Select lines where the word "shown" appears.

= = =

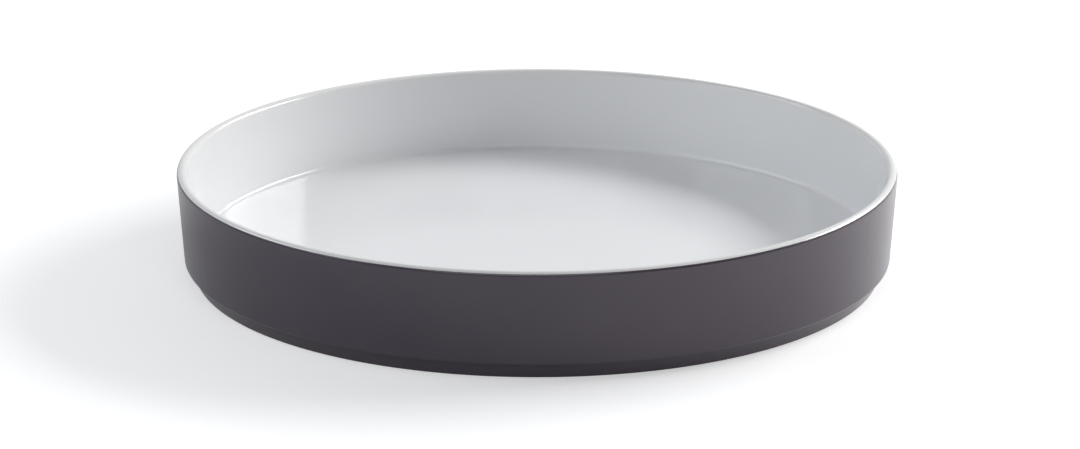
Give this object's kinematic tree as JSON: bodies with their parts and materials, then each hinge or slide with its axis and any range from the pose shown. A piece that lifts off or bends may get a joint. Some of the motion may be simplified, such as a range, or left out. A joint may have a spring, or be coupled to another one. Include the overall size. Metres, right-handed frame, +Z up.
{
  "type": "round serving dish",
  "caption": "Low round stoneware serving dish with near-upright walls and a rounded rim, glossy white inside and over the rim, dark satin outside, on an inset foot ring.",
  "frame": {"origin": "centre of the foot ring, on the surface that the dish stands on", "axes": "+Z up along the dish's axis of revolution; X and Y are any two level directions"},
  "size_m": [0.3198, 0.3198, 0.0478],
  "materials": {
    "bare_clay": "dry and matt, wiped free of glaze",
    "white_glaze": "glossy, faintly cool white",
    "dark_glaze": "satin, dark grey with a plum cast",
    "underside_glaze": "satin, dark grey with a plum cast"
  },
  "bodies": {
    "root": {"stoneware_body": "bare_clay", "white_glaze_lining": "white_glaze", "dark_glaze_coat": "dark_glaze", "underside_glaze": "underside_glaze"}
  },
  "joints": []
}
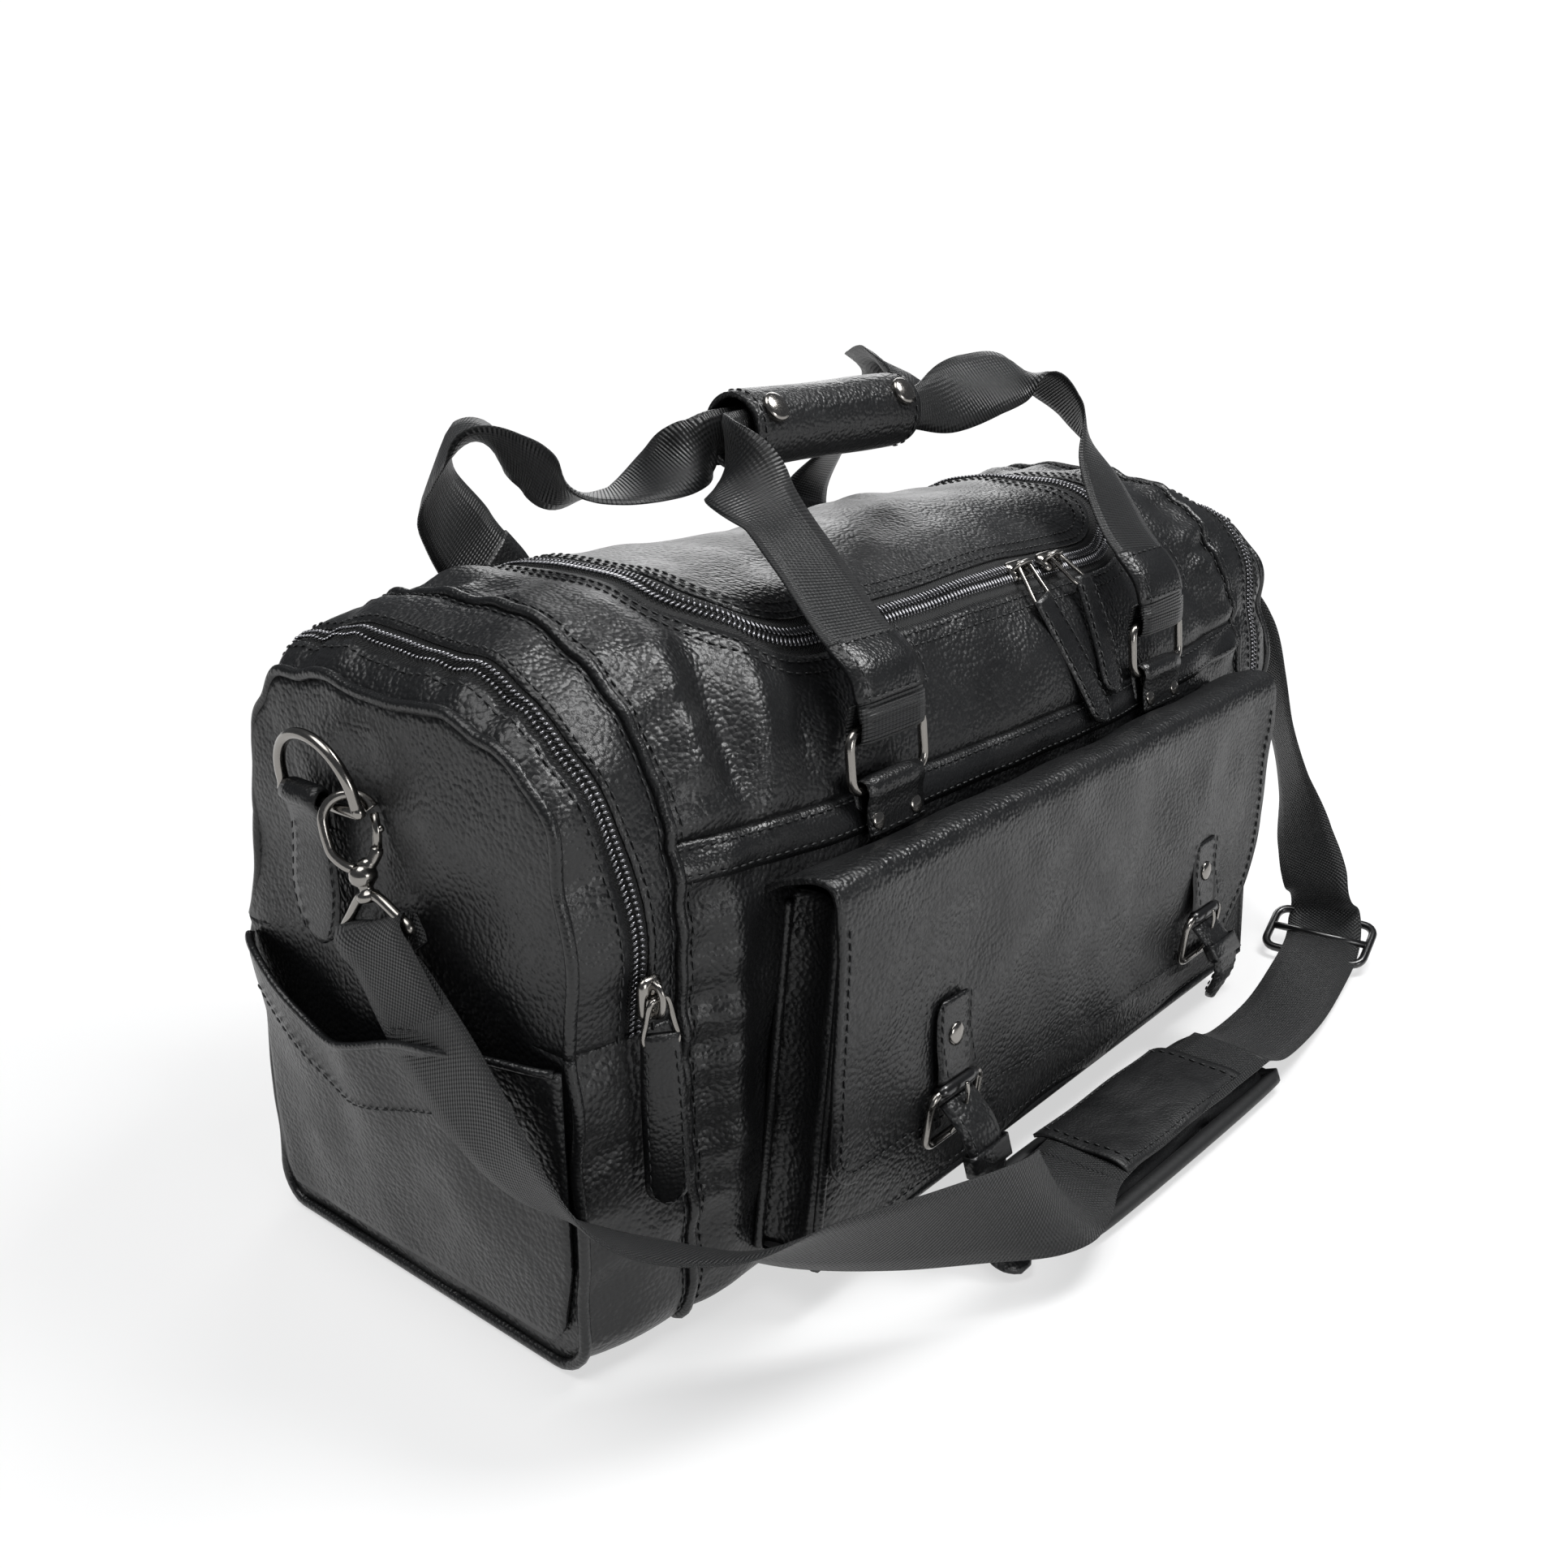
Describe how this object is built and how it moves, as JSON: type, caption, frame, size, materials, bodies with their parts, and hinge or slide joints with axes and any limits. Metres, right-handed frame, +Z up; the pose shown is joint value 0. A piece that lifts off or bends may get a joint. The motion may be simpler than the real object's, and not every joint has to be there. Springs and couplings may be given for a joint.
{
  "type": "leather travel holdall",
  "caption": "Soft leather holdall: zipped U-shaped lid, drop-down end pockets, buckled front pocket, webbing grab handles in a rolled grip and a padded shoulder strap.",
  "frame": {"origin": "centre of the flat underside, where the bag rests", "axes": "+X along the bag's length, to the right seen from the pocket side; -Y is the front with the buckled pocket; +Z is up"},
  "size_m": [0.5777, 0.3102, 0.3186],
  "materials": {
    "leather": "soft pebbled black leather, satin sheen",
    "webbing": "black woven webbing",
    "gunmetal": "polished gunmetal plating",
    "zip_teeth": "coil zip with silvered teeth on black tape",
    "black_metal": "black lacquered wire"
  },
  "bodies": {
    "shell": {"bottom_panel": "leather", "front_panel": "leather", "back_panel": "leather", "yoke": "leather", "zip_tape_body": "zip_teeth", "flap_top": "leather", "front_pocket": "leather", "end_wall_left": "leather", "end_wall_right": "leather", "end_base_left": "leather", "end_base_right": "leather", "end_zip_left": "zip_teeth", "end_zip_right": "zip_teeth", "slip_pocket_left": "leather", "slip_pocket_right": "leather", "ring_tab_front_left": "leather", "ring_tab_front_right": "leather", "ring_tab_back_left": "leather", "ring_tab_back_right": "leather", "strap_left": "webbing", "strap_right": "webbing", "shoulder_pad": "leather", "tri_glide": "black_metal"},
    "lid": {"lid_panel": "leather", "zip_tape_lid": "zip_teeth"},
    "handle_front": {"handle_front": "webbing", "handle_ring_front_left": "gunmetal", "handle_ring_front_right": "gunmetal", "grip_wrap": "leather"},
    "handle_back": {"handle_back": "webbing", "handle_ring_back_left": "gunmetal", "handle_ring_back_right": "gunmetal"},
    "pocket_flap": {"pocket_flap": "leather", "closure_tab_left": "leather", "closure_tab_right": "leather"},
    "zip_slider_left": {"zip_slider_left": "gunmetal"},
    "zip_pull_left": {"zip_pull_left": "leather"},
    "zip_slider_right": {"zip_slider_right": "gunmetal"},
    "zip_pull_right": {"zip_pull_right": "leather"},
    "closure_left": {"buckle_left": "gunmetal", "strap_end_left": "leather"},
    "closure_right": {"buckle_right": "gunmetal", "strap_end_right": "leather"},
    "end_door_left": {"end_door_left": "leather", "d_ring_tab_left": "leather"},
    "end_slider_left": {"end_slider_left": "gunmetal"},
    "end_pull_left": {"end_pull_left": "leather"},
    "d_ring_left": {"d_ring_left": "gunmetal"},
    "snap_hook_left": {"snap_hook_left": "gunmetal"},
    "hook_gate_left": {"hook_gate_left": "gunmetal"},
    "end_door_right": {"end_door_right": "leather", "d_ring_tab_right": "leather"},
    "end_slider_right": {"end_slider_right": "gunmetal"},
    "end_pull_right": {"end_pull_right": "leather"},
    "d_ring_right": {"d_ring_right": "gunmetal"},
    "snap_hook_right": {"snap_hook_right": "gunmetal"},
    "hook_gate_right": {"hook_gate_right": "gunmetal"}
  },
  "joints": [
    {"name": "lid_hinge", "type": "hinge", "parent": "shell", "child": "lid", "pos_m": [0, 0.06624, 0.23341], "axis": [-1, 0, 0], "range_deg": [0, 90]},
    {"name": "handle_front_swing", "type": "hinge", "parent": "shell", "child": "handle_front", "pos_m": [0, -0.10747, 0.1811], "axis": [1, 0, 0], "range_deg": [0, 82], "deforming": ["grip_wrap"]},
    {"name": "handle_back_swing", "type": "hinge", "parent": "shell", "child": "handle_back", "pos_m": [0, 0.10747, 0.1811], "axis": [-1, 0, 0], "range_deg": [0, 82]},
    {"name": "zip_slider_left_run", "type": "slide", "parent": "lid", "child": "zip_slider_left", "axis": [1, 0, 0], "range_m": [-0.085, 0]},
    {"name": "zip_pull_left_swing", "type": "hinge", "parent": "zip_slider_left", "child": "zip_pull_left", "pos_m": [0.036, -0.07434, 0.23517], "axis": [-1, 0, 0], "range_deg": [0, 120]},
    {"name": "zip_slider_right_run", "type": "slide", "parent": "lid", "child": "zip_slider_right", "axis": [1, 0, 0], "range_m": [0, 0.007]},
    {"name": "zip_pull_right_swing", "type": "hinge", "parent": "zip_slider_right", "child": "zip_pull_right", "pos_m": [0.062, -0.07404, 0.23518], "axis": [-1, 0, 0], "range_deg": [0, 120]},
    {"name": "pocket_flap_hinge", "type": "hinge", "parent": "shell", "child": "pocket_flap", "pos_m": [0, -0.1348, 0.1655], "axis": [-1, 0, 0], "range_deg": [0, 90]},
    {"name": "closure_left_swing", "type": "hinge", "parent": "pocket_flap", "child": "closure_left", "pos_m": [-0.103, -0.142, 0.069], "axis": [-1, 0, 0], "range_deg": [0, 60]},
    {"name": "closure_right_swing", "type": "hinge", "parent": "pocket_flap", "child": "closure_right", "pos_m": [0.103, -0.142, 0.069], "axis": [-1, 0, 0], "range_deg": [0, 60]},
    {"name": "end_door_left_fold", "type": "hinge", "parent": "shell", "child": "end_door_left", "pos_m": [-0.251, 0, 0.124], "axis": [0, -1, 0], "range_deg": [0, 45], "deforming": ["strap_left"]},
    {"name": "end_slider_left_run", "type": "slide", "parent": "shell", "child": "end_slider_left", "axis": [0, 0, 1], "range_m": [0, 0.03]},
    {"name": "end_pull_left_swing", "type": "hinge", "parent": "end_slider_left", "child": "end_pull_left", "pos_m": [-0.2245, -0.10725, 0.13964], "axis": [-1, 0, 0], "range_deg": [0, 140]},
    {"name": "d_ring_left_tilt", "type": "hinge", "parent": "end_door_left", "child": "d_ring_left", "pos_m": [-0.2588, 0.0165, 0.187], "axis": [0, -1, 0], "range_deg": [0, 60]},
    {"name": "snap_hook_left_swing", "type": "hinge", "parent": "end_door_left", "child": "snap_hook_left", "pos_m": [-0.2588, 0.0165, 0.187], "axis": [0, 1, 0], "range_deg": [0, 35]},
    {"name": "hook_gate_left_spring", "type": "hinge", "parent": "snap_hook_left", "child": "hook_gate_left", "pos_m": [-0.25493, -0.00778, 0.17493], "axis": [-0.7402, -0.6152, 0.2713], "range_deg": [0, 12], "stiffness_Nm_per_rad": 0.02, "springref_deg": -11.46},
    {"name": "end_door_right_fold", "type": "hinge", "parent": "shell", "child": "end_door_right", "pos_m": [0.251, 0, 0.124], "axis": [0, 1, 0], "range_deg": [0, 45], "deforming": ["strap_right"]},
    {"name": "end_slider_right_run", "type": "slide", "parent": "shell", "child": "end_slider_right", "axis": [0, 0, 1], "range_m": [0, 0.03]},
    {"name": "end_pull_right_swing", "type": "hinge", "parent": "end_slider_right", "child": "end_pull_right", "pos_m": [0.2245, -0.10725, 0.13964], "axis": [-1, 0, 0], "range_deg": [0, 140]},
    {"name": "d_ring_right_tilt", "type": "hinge", "parent": "end_door_right", "child": "d_ring_right", "pos_m": [0.2588, 0.0165, 0.187], "axis": [0, 1, 0], "range_deg": [0, 60]},
    {"name": "snap_hook_right_swing", "type": "hinge", "parent": "end_door_right", "child": "snap_hook_right", "pos_m": [0.2588, 0.0165, 0.187], "axis": [0, -1, 0], "range_deg": [0, 35]},
    {"name": "hook_gate_right_spring", "type": "hinge", "parent": "snap_hook_right", "child": "hook_gate_right", "pos_m": [0.25493, -0.00778, 0.17493], "axis": [-0.7402, 0.6152, -0.2713], "range_deg": [0, 12], "stiffness_Nm_per_rad": 0.02, "springref_deg": -11.46}
  ],
  "couplings": [
    {"joint": "handle_front_swing", "follows": "lid_hinge", "ratio": 0.9},
    {"joint": "handle_back_swing", "follows": "lid_hinge", "ratio": 0.9}
  ]
}
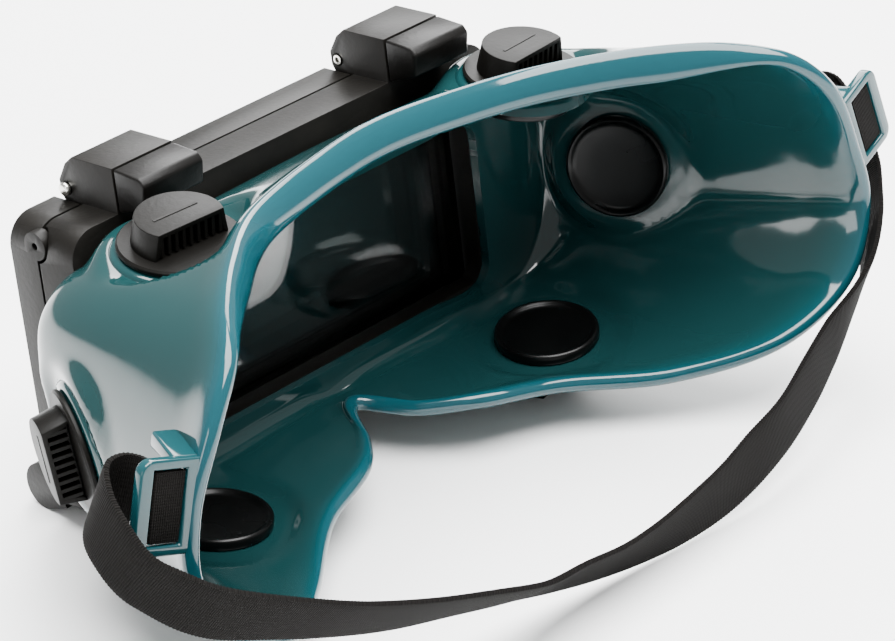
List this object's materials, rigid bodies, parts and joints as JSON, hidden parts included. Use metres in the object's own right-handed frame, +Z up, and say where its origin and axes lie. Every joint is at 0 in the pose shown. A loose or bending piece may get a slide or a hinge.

= = =

_Task answer_
Give this object's kinematic tree as JSON: bodies with their parts and materials, then each hinge or slide with its axis and any range from the pose shown. A piece that lifts off or bends may get a joint. Some of the motion may be simplified, such as a range, or left out. A joint may have a spring, or be coupled to another one. Include the overall size. Metres, right-handed frame, +Z up.
Describe how this object is built and how it moves, as JSON: type, caption, frame, size, materials, bodies with their parts, and hinge or slide joints with axes and any limits. Metres, right-handed frame, +Z up; the pose shown is joint value 0. A piece that lifts off or bends may get a joint. The motion may be simpler than the real object's, and not every joint has to be there. Springs and couplings may be given for a joint.
List this object's materials, rigid bodies, parts and joints as JSON, hidden parts included. Use metres in the object's own right-handed frame, +Z up, and say where its origin and axes lie. Every joint is at 0 in the pose shown. A loose or bending piece may get a slide or a hinge.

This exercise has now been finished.